◆ Input data
((

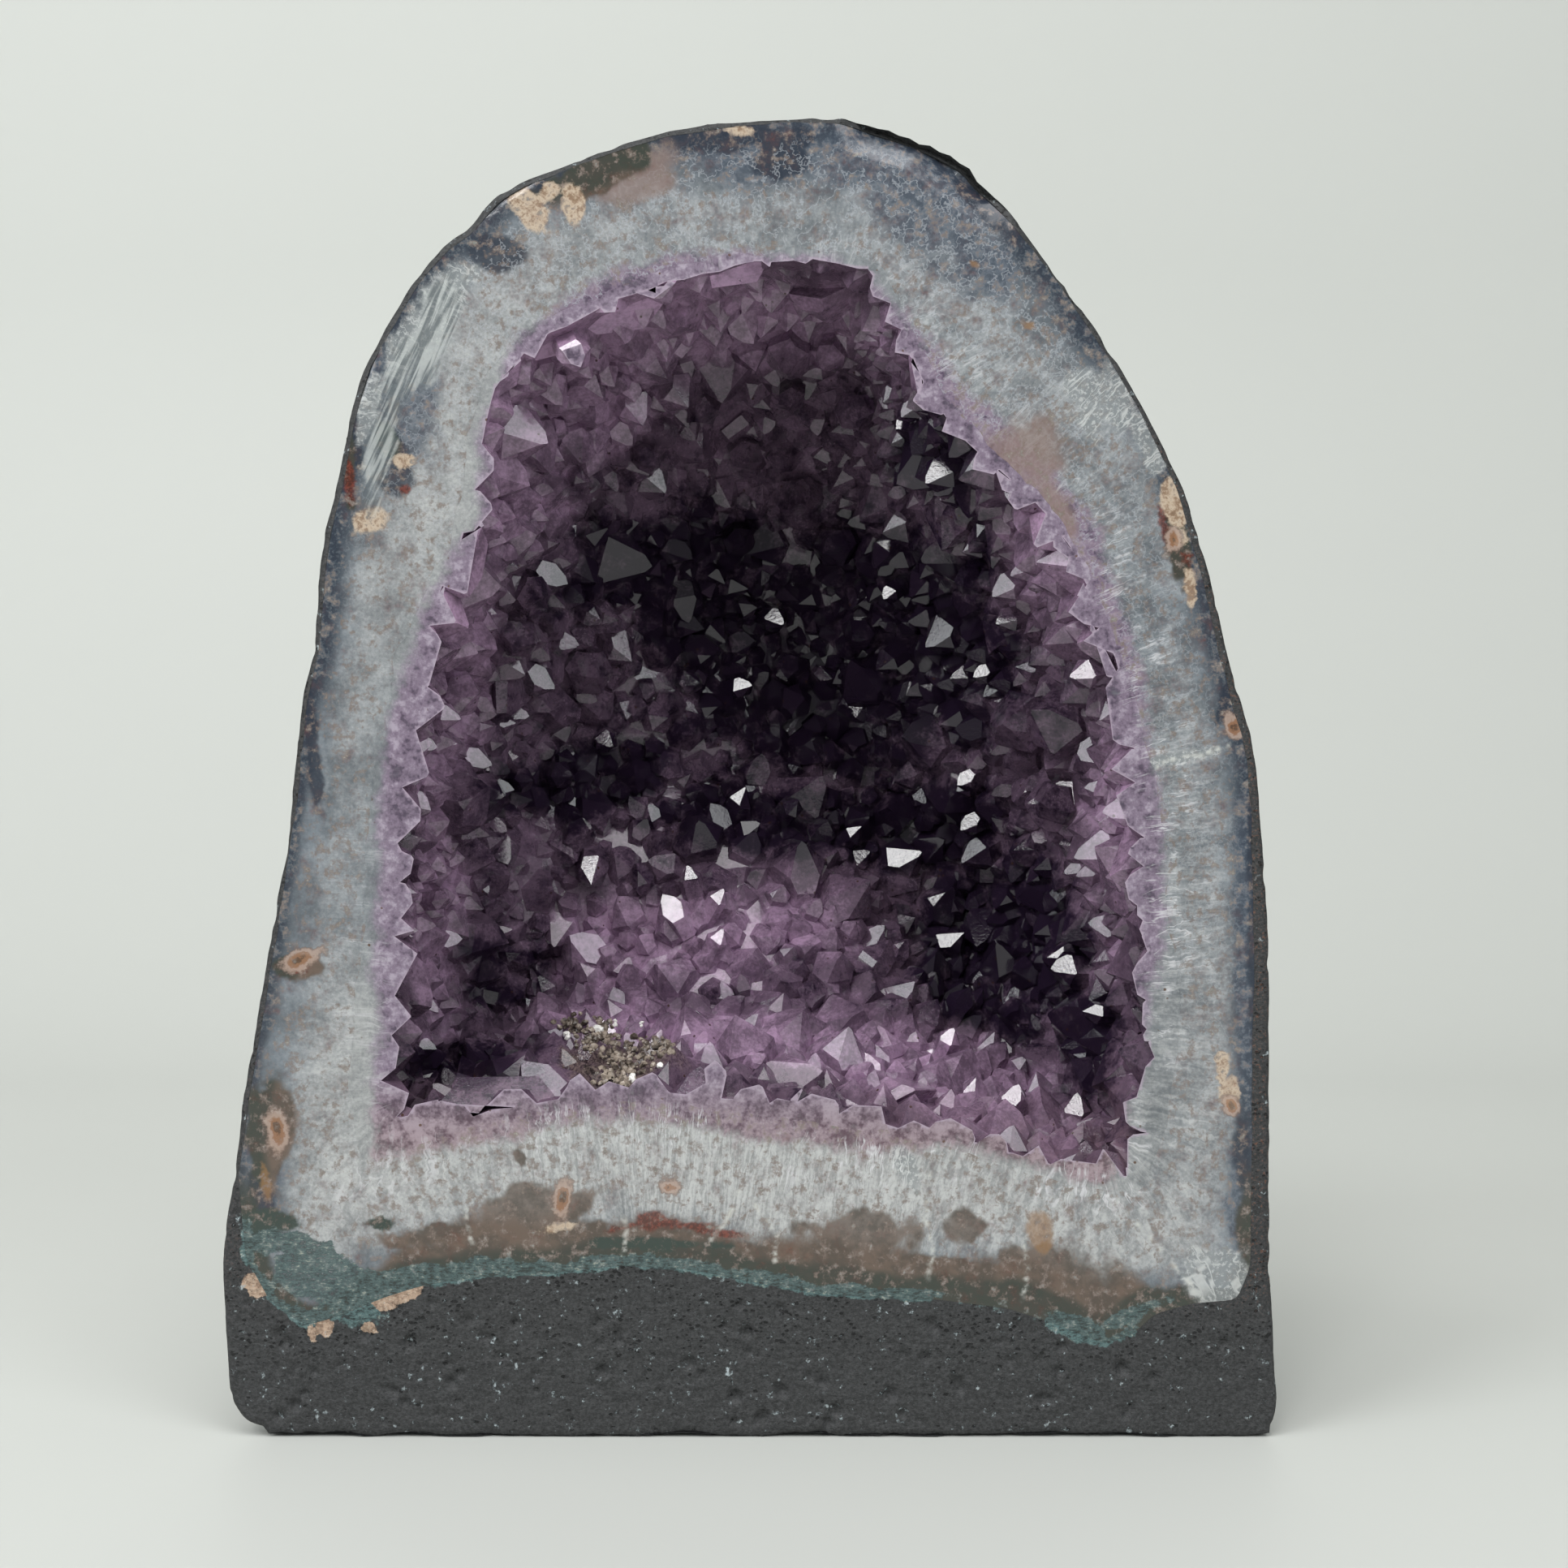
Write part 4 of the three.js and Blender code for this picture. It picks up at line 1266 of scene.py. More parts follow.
def agate_material(settings):
    s = Surface("Agate and quartz")
    navy = tuple(settings.navy)
    grain = Grain(s)
    mottle, coarse, ragged, fine = grain.mottle, grain.coarse, grain.ragged, grain.fine
    colour = quartz_colour(s, settings, grain)
    dark = s.mix(s.step(ragged, 0.4, 0.62), navy, SMOKY_AGATE)
    colour = s.patch(colour, "rind", ragged, 1.5, 0.5, dark)
    dusky = s.mix(s.step(ragged, 0.36, 0.66), *DUSKY_TONES)
    colour = s.patch(colour, "dim", coarse, 1.4, 0.6, dusky, 0.85)
    colour = s.patch(colour, "navy", coarse, 1.0, 0.5, navy, 0.88)
    crackle = s.times(s.ridge(coarse, 0.03), s.mask("crinkled"))
    colour = s.mix(s.times(crackle, 0.45), colour, CRACKLE)
    colour = s.patch(colour, "peach", coarse, 0.8, 0.6, PEACH, 0.75)
    tan = s.mix(s.step(s.mask("layers"), 0.2, 0.32), LAYER_GREEN, tuple(settings.tan))
    tan = s.mix(s.step(s.mask("layers"), 0.4, 0.7), tan, LAYER_PALE)
    tan = s.mix(s.step(mottle, 0.42, 0.6, 0, 0.6), tan, LAYER_DARK)
    tan = s.mix(s.step(ragged, 0.52, 0.7, 0, 0.4), tan, LAYER_CRUMBS)
    colour = s.patch(colour, "brown", coarse, 0.7, 0.42, tan)
    colour = s.patch(colour, "dark_green", ragged, 1.4, 0.4, DARK_GREEN)
    blotch = s.mix(s.step(ragged, 0.36, 0.58), BLOTCH_DARK, tuple(settings.cream))
    colour = s.patch(colour, "cream", ragged, 1.6, 0.35, blotch, 0.9)
    iron = s.mix(s.step(fine, 0.42, 0.62), shade(settings.rust, 0.4), tuple(settings.rust))
    colour = s.patch(colour, "rust", coarse, 1.6, 0.5, iron, 0.85)
    colour = s.patch(colour, "amber", ragged, 1.4, 0.5, AMBER, 0.6)
    eye = s.plus(s.mask("eye"), s.times(s.centred(ragged), 0.9))
    ringed = s.mix(s.step(eye, 0.1, 0.35), *EYE_RINGS[:2])
    ringed = s.mix(s.step(eye, 0.42, 0.56), ringed, EYE_RINGS[2])
    ringed = s.mix(s.step(eye, 0.66, 0.8), ringed, EYE_RINGS[3])
    colour = s.mix(s.step(eye, 0.0, 0.2, 0, 0.85), colour, ringed)
    colour = green_earth(s, colour, ragged, BAND_GREEN)
    frost = s.math("MAXIMUM", grain.needles, s.step(fine, 0.5, 0.62, 0, 0.7))
    snowy = s.mix(frost, *FROST_TONES)
    colour = s.patch(colour, "white", ragged, 1.4, 0.5, snowy, 0.75)
    saw = s.noise(0.75 * MM, 2, 0.5, s.turned(SAWN_TILT, 14), 0.3)
    scraped = s.mix(s.step(saw, 0.42, 0.6), *SCRAPED_TONES)
    colour = s.patch(colour, "sawn", ragged, 1.2, 0.5, scraped, 0.7)
    crack = s.times(s.mask("crack"), s.step(ragged, 0.36, 0.52, 0.1, 0.75))
    colour = s.mix(crack, colour, CRACK_FILL)
    colour = s.mix(s.mask("wall"), colour, WALL_MAUVE)
    s.link(colour, s.shader.inputs["Base Color"])
    s.shader.inputs["Roughness"].default_value = 0.22
    s.shader.inputs["IOR"].default_value = QUARTZ_IOR
    s.bump([(mottle, 0.1 * MM), (fine, 0.02 * MM)])
    return s.material


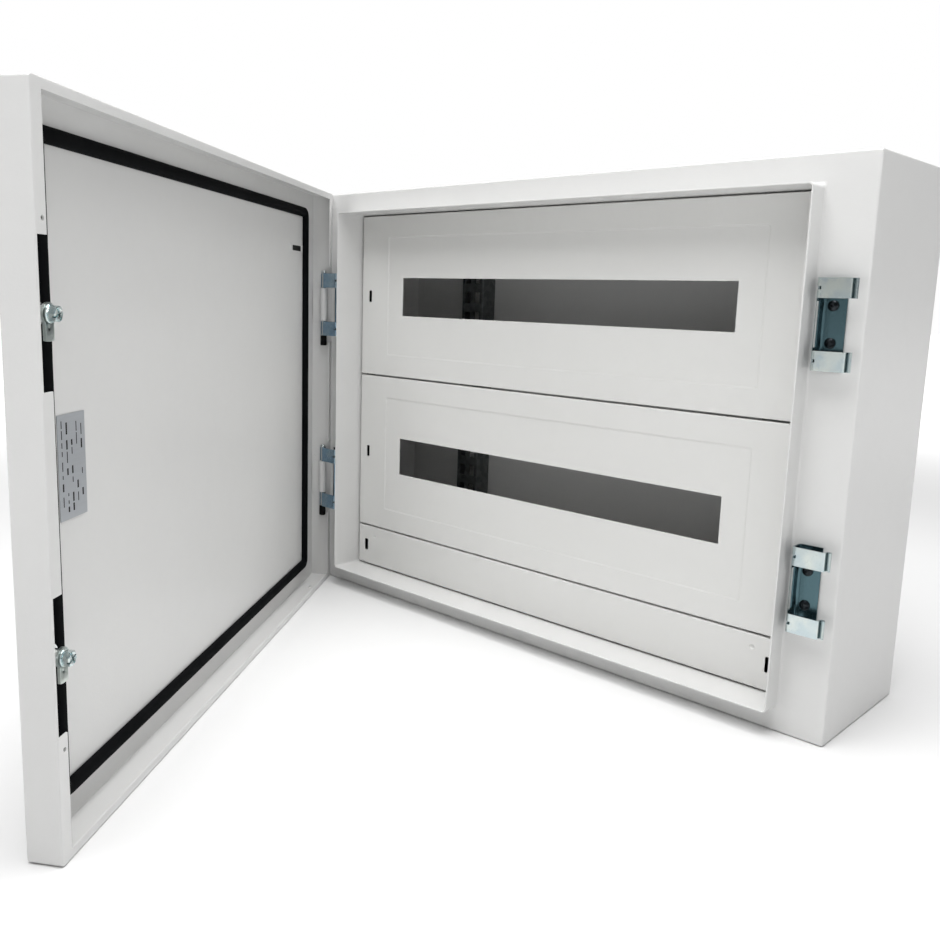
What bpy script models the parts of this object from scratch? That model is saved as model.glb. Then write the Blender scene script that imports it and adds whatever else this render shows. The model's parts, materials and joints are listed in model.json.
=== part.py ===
"""Wall-mounted distribution enclosure: sheet-steel cabinet, hinged door and three inner covers.

Metres, +Z up. The origin is the middle of the back face, where the cabinet meets the wall. +X is to the
right as one faces the cabinet and -Y points out of the wall. The door is drawn shut and then turned about
its hinge axis by REST_OPENING.
"""

import math

import bmesh
import bpy
from mathutils import Matrix, Vector

# driving dimensions
CABINET_WIDTH = 0.660
CABINET_HEIGHT = 0.492
CABINET_DEPTH = 0.163        # wall to front flange
SHEET = 0.0015
GAP = 0.0003                 # clearance between pieces that rest on each other

COLLAR_SIDE_INSET = 0.042
COLLAR_TOP_INSET = 0.0245
COLLAR_BOTTOM_INSET = 0.0225
COLLAR_HEIGHT = 0.022        # ahead of the flange
COLLAR_REACH_BACK = 0.032    # behind the flange, past the covers
COLLAR_RADIUS = 0.004

MODULE_WINDOW_WIDTH = 0.425  # 24 modules
MODULE_WINDOW_HEIGHT = 0.045
COVER_WIDTH = 0.568
COVER_HEIGHT = 0.1925
BLANK_HEIGHT = 0.0495
COVER_GAP = 0.002
COVER_RECESS = 0.0175        # cover face behind the flange
COVER_SHEET = 0.0012
COVER_RIM = 0.010
COVER_FLOOR_GAP = 0.002
SLOT_WIDTH = 0.0052

DOOR_GAP = 0.0035            # flange to door lips
DOOR_DEPTH = 0.0265
DOOR_LIP_TOP = 0.007
DOOR_LIP_SIDE = 0.0105
LIP_CUTOUT = 0.093
GASKET_WIDTH = 0.011
REST_OPENING = math.radians(55)

HINGE_INSET = 0.0065         # hinge axis from the cabinet's side
HINGE_AHEAD = 0.0125         # hinge axis ahead of the flange
BRACKET_OFFSET = 0.1105      # bracket centres above and below mid-height
HINGE_BRACKET_HEIGHT = 0.077
KEEPER_HEIGHT = 0.074
KEEPER_CURL = 0.0018         # radius of a keeper's stiffening curl, at mid-sheet
KEEPER_CURL_INSET = 0.0060   # its centre from the cabinet's side
BRACKET_WINDOW = 0.042
BRACKET_SHEET = 0.0013
BRACKET_FRONT = 0.0165       # arm face ahead of the flange
CURL_TIP = 0.0140            # the curl's free edge, ahead of the flange
BRACKET_WALL_INSET = 0.035   # bracket's side wall from the cabinet's side
PIN_DIAMETER = 0.0048
KNUCKLE_RADIUS = 0.0046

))

◆ Given request
Repeat the data above exactly.

◆ Task solution
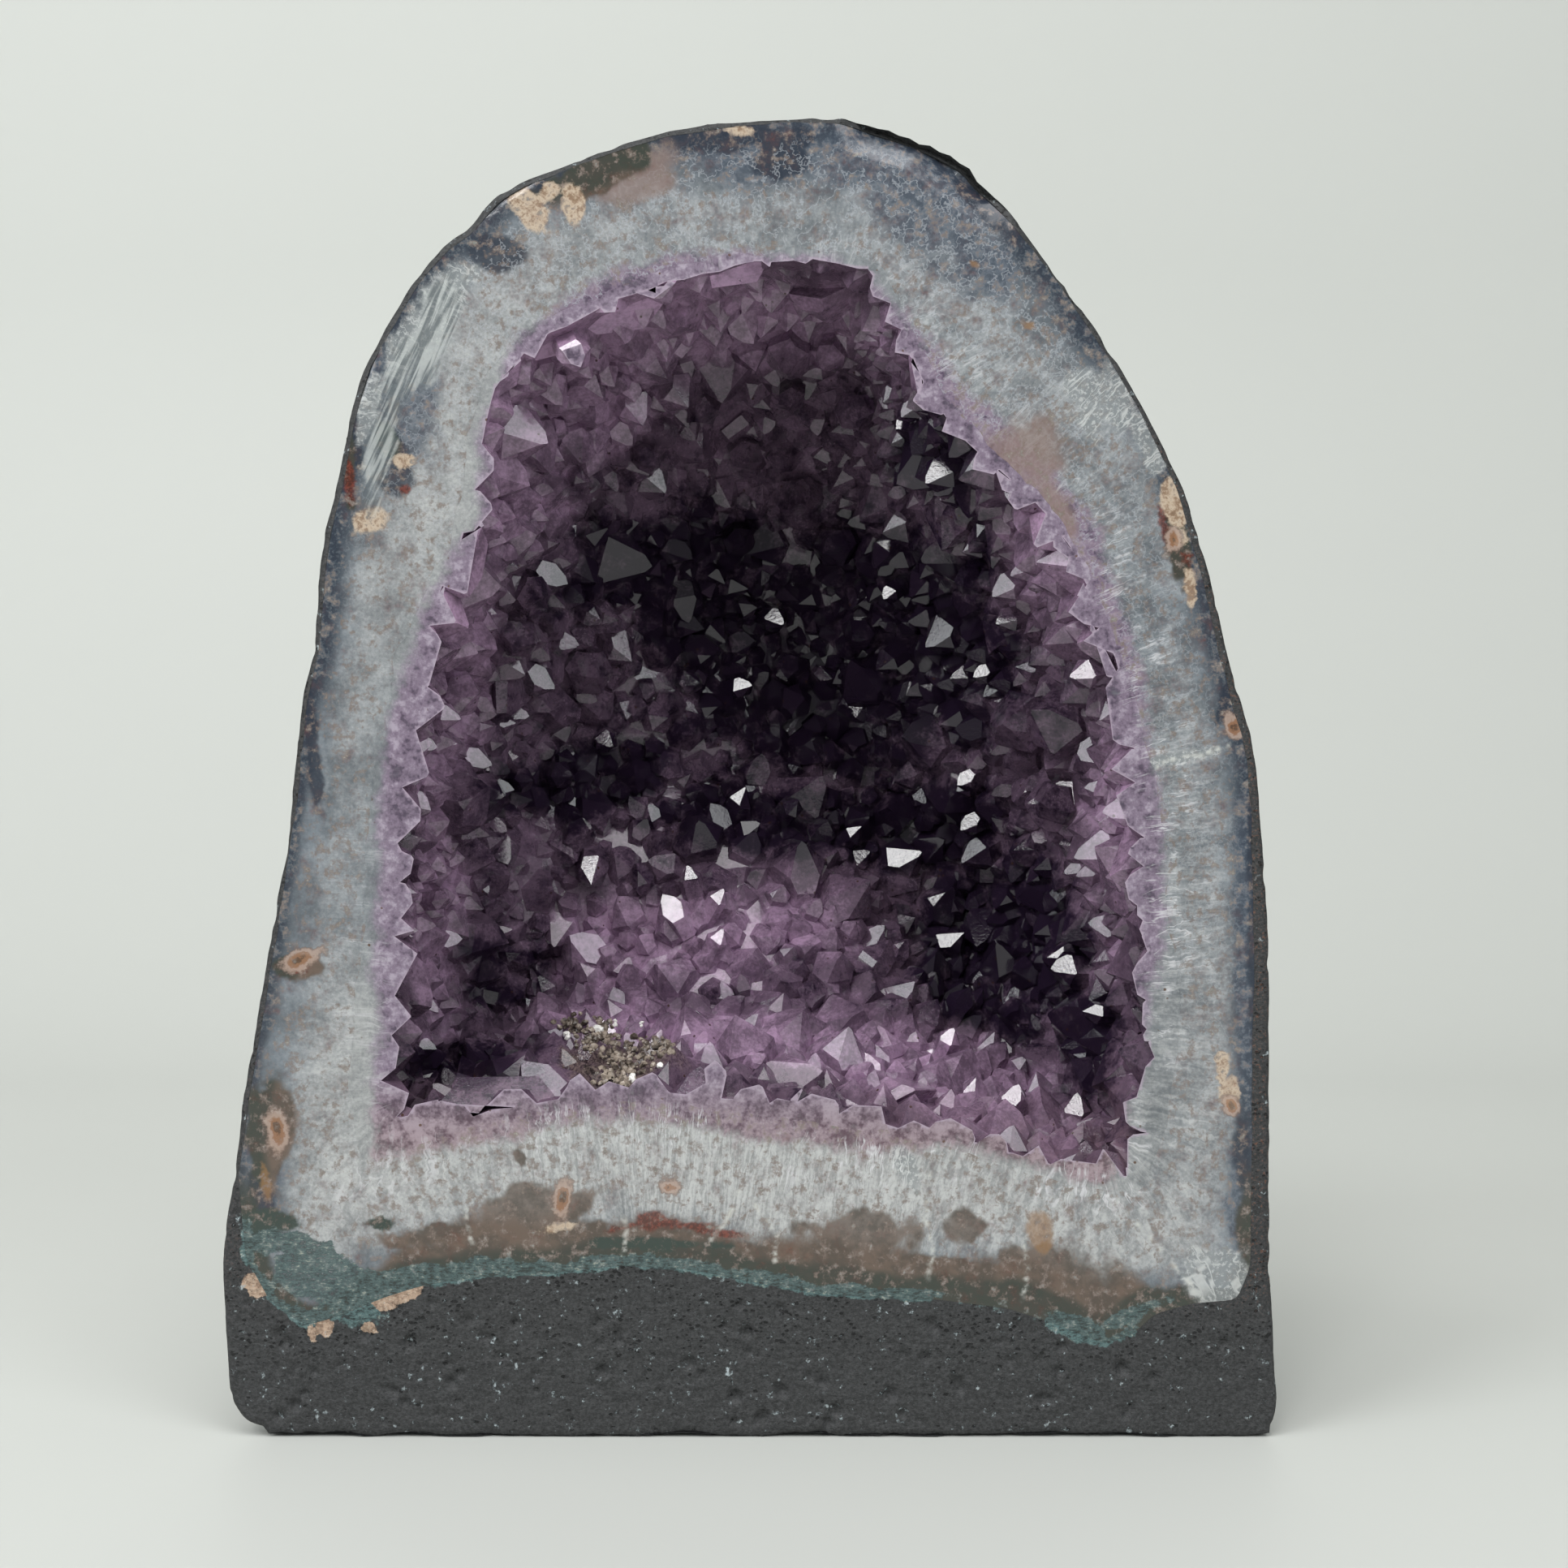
Write part 4 of the three.js and Blender code for this picture. It picks up at line 1266 of scene.py. More parts follow.
def agate_material(settings):
    s = Surface("Agate and quartz")
    navy = tuple(settings.navy)
    grain = Grain(s)
    mottle, coarse, ragged, fine = grain.mottle, grain.coarse, grain.ragged, grain.fine
    colour = quartz_colour(s, settings, grain)
    dark = s.mix(s.step(ragged, 0.4, 0.62), navy, SMOKY_AGATE)
    colour = s.patch(colour, "rind", ragged, 1.5, 0.5, dark)
    dusky = s.mix(s.step(ragged, 0.36, 0.66), *DUSKY_TONES)
    colour = s.patch(colour, "dim", coarse, 1.4, 0.6, dusky, 0.85)
    colour = s.patch(colour, "navy", coarse, 1.0, 0.5, navy, 0.88)
    crackle = s.times(s.ridge(coarse, 0.03), s.mask("crinkled"))
    colour = s.mix(s.times(crackle, 0.45), colour, CRACKLE)
    colour = s.patch(colour, "peach", coarse, 0.8, 0.6, PEACH, 0.75)
    tan = s.mix(s.step(s.mask("layers"), 0.2, 0.32), LAYER_GREEN, tuple(settings.tan))
    tan = s.mix(s.step(s.mask("layers"), 0.4, 0.7), tan, LAYER_PALE)
    tan = s.mix(s.step(mottle, 0.42, 0.6, 0, 0.6), tan, LAYER_DARK)
    tan = s.mix(s.step(ragged, 0.52, 0.7, 0, 0.4), tan, LAYER_CRUMBS)
    colour = s.patch(colour, "brown", coarse, 0.7, 0.42, tan)
    colour = s.patch(colour, "dark_green", ragged, 1.4, 0.4, DARK_GREEN)
    blotch = s.mix(s.step(ragged, 0.36, 0.58), BLOTCH_DARK, tuple(settings.cream))
    colour = s.patch(colour, "cream", ragged, 1.6, 0.35, blotch, 0.9)
    iron = s.mix(s.step(fine, 0.42, 0.62), shade(settings.rust, 0.4), tuple(settings.rust))
    colour = s.patch(colour, "rust", coarse, 1.6, 0.5, iron, 0.85)
    colour = s.patch(colour, "amber", ragged, 1.4, 0.5, AMBER, 0.6)
    eye = s.plus(s.mask("eye"), s.times(s.centred(ragged), 0.9))
    ringed = s.mix(s.step(eye, 0.1, 0.35), *EYE_RINGS[:2])
    ringed = s.mix(s.step(eye, 0.42, 0.56), ringed, EYE_RINGS[2])
    ringed = s.mix(s.step(eye, 0.66, 0.8), ringed, EYE_RINGS[3])
    colour = s.mix(s.step(eye, 0.0, 0.2, 0, 0.85), colour, ringed)
    colour = green_earth(s, colour, ragged, BAND_GREEN)
    frost = s.math("MAXIMUM", grain.needles, s.step(fine, 0.5, 0.62, 0, 0.7))
    snowy = s.mix(frost, *FROST_TONES)
    colour = s.patch(colour, "white", ragged, 1.4, 0.5, snowy, 0.75)
    saw = s.noise(0.75 * MM, 2, 0.5, s.turned(SAWN_TILT, 14), 0.3)
    scraped = s.mix(s.step(saw, 0.42, 0.6), *SCRAPED_TONES)
    colour = s.patch(colour, "sawn", ragged, 1.2, 0.5, scraped, 0.7)
    crack = s.times(s.mask("crack"), s.step(ragged, 0.36, 0.52, 0.1, 0.75))
    colour = s.mix(crack, colour, CRACK_FILL)
    colour = s.mix(s.mask("wall"), colour, WALL_MAUVE)
    s.link(colour, s.shader.inputs["Base Color"])
    s.shader.inputs["Roughness"].default_value = 0.22
    s.shader.inputs["IOR"].default_value = QUARTZ_IOR
    s.bump([(mottle, 0.1 * MM), (fine, 0.02 * MM)])
    return s.material


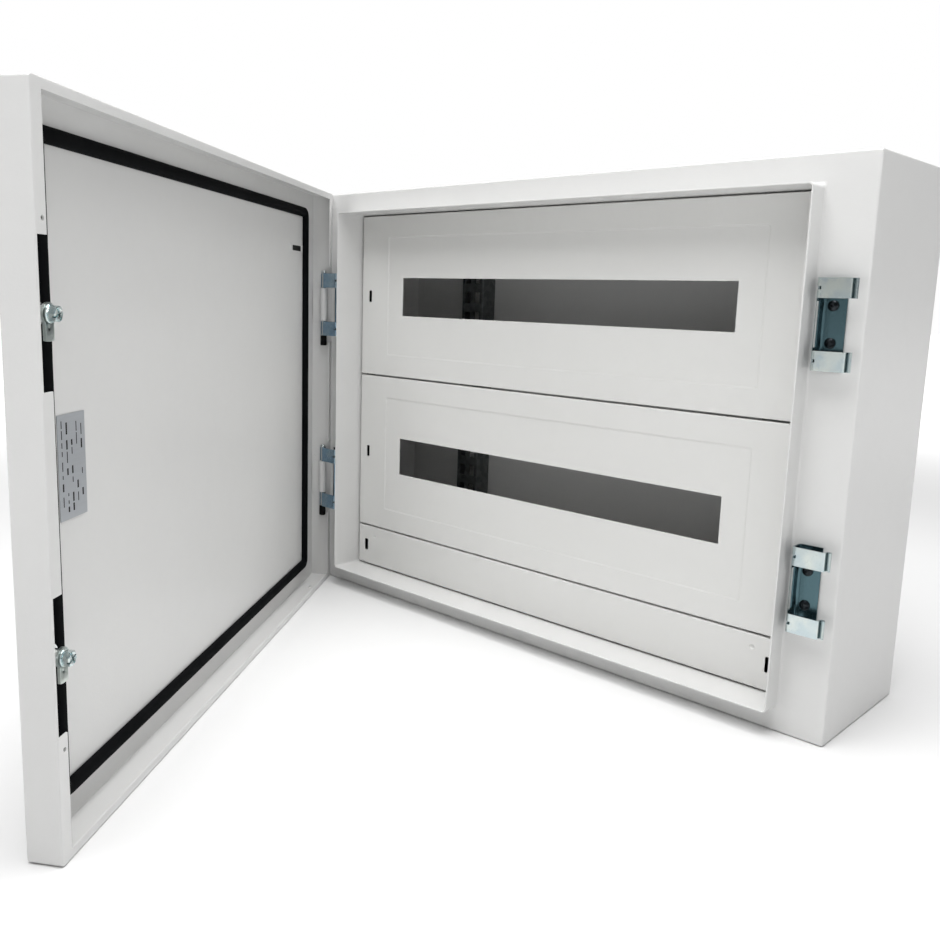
What bpy script models the parts of this object from scratch? That model is saved as model.glb. Then write the Blender scene script that imports it and adds whatever else this render shows. The model's parts, materials and joints are listed in model.json.
=== part.py ===
"""Wall-mounted distribution enclosure: sheet-steel cabinet, hinged door and three inner covers.

Metres, +Z up. The origin is the middle of the back face, where the cabinet meets the wall. +X is to the
right as one faces the cabinet and -Y points out of the wall. The door is drawn shut and then turned about
its hinge axis by REST_OPENING.
"""

import math

import bmesh
import bpy
from mathutils import Matrix, Vector

# driving dimensions
CABINET_WIDTH = 0.660
CABINET_HEIGHT = 0.492
CABINET_DEPTH = 0.163        # wall to front flange
SHEET = 0.0015
GAP = 0.0003                 # clearance between pieces that rest on each other

COLLAR_SIDE_INSET = 0.042
COLLAR_TOP_INSET = 0.0245
COLLAR_BOTTOM_INSET = 0.0225
COLLAR_HEIGHT = 0.022        # ahead of the flange
COLLAR_REACH_BACK = 0.032    # behind the flange, past the covers
COLLAR_RADIUS = 0.004

MODULE_WINDOW_WIDTH = 0.425  # 24 modules
MODULE_WINDOW_HEIGHT = 0.045
COVER_WIDTH = 0.568
COVER_HEIGHT = 0.1925
BLANK_HEIGHT = 0.0495
COVER_GAP = 0.002
COVER_RECESS = 0.0175        # cover face behind the flange
COVER_SHEET = 0.0012
COVER_RIM = 0.010
COVER_FLOOR_GAP = 0.002
SLOT_WIDTH = 0.0052

DOOR_GAP = 0.0035            # flange to door lips
DOOR_DEPTH = 0.0265
DOOR_LIP_TOP = 0.007
DOOR_LIP_SIDE = 0.0105
LIP_CUTOUT = 0.093
GASKET_WIDTH = 0.011
REST_OPENING = math.radians(55)

HINGE_INSET = 0.0065         # hinge axis from the cabinet's side
HINGE_AHEAD = 0.0125         # hinge axis ahead of the flange
BRACKET_OFFSET = 0.1105      # bracket centres above and below mid-height
HINGE_BRACKET_HEIGHT = 0.077
KEEPER_HEIGHT = 0.074
KEEPER_CURL = 0.0018         # radius of a keeper's stiffening curl, at mid-sheet
KEEPER_CURL_INSET = 0.0060   # its centre from the cabinet's side
BRACKET_WINDOW = 0.042
BRACKET_SHEET = 0.0013
BRACKET_FRONT = 0.0165       # arm face ahead of the flange
CURL_TIP = 0.0140            # the curl's free edge, ahead of the flange
BRACKET_WALL_INSET = 0.035   # bracket's side wall from the cabinet's side
PIN_DIAMETER = 0.0048
KNUCKLE_RADIUS = 0.0046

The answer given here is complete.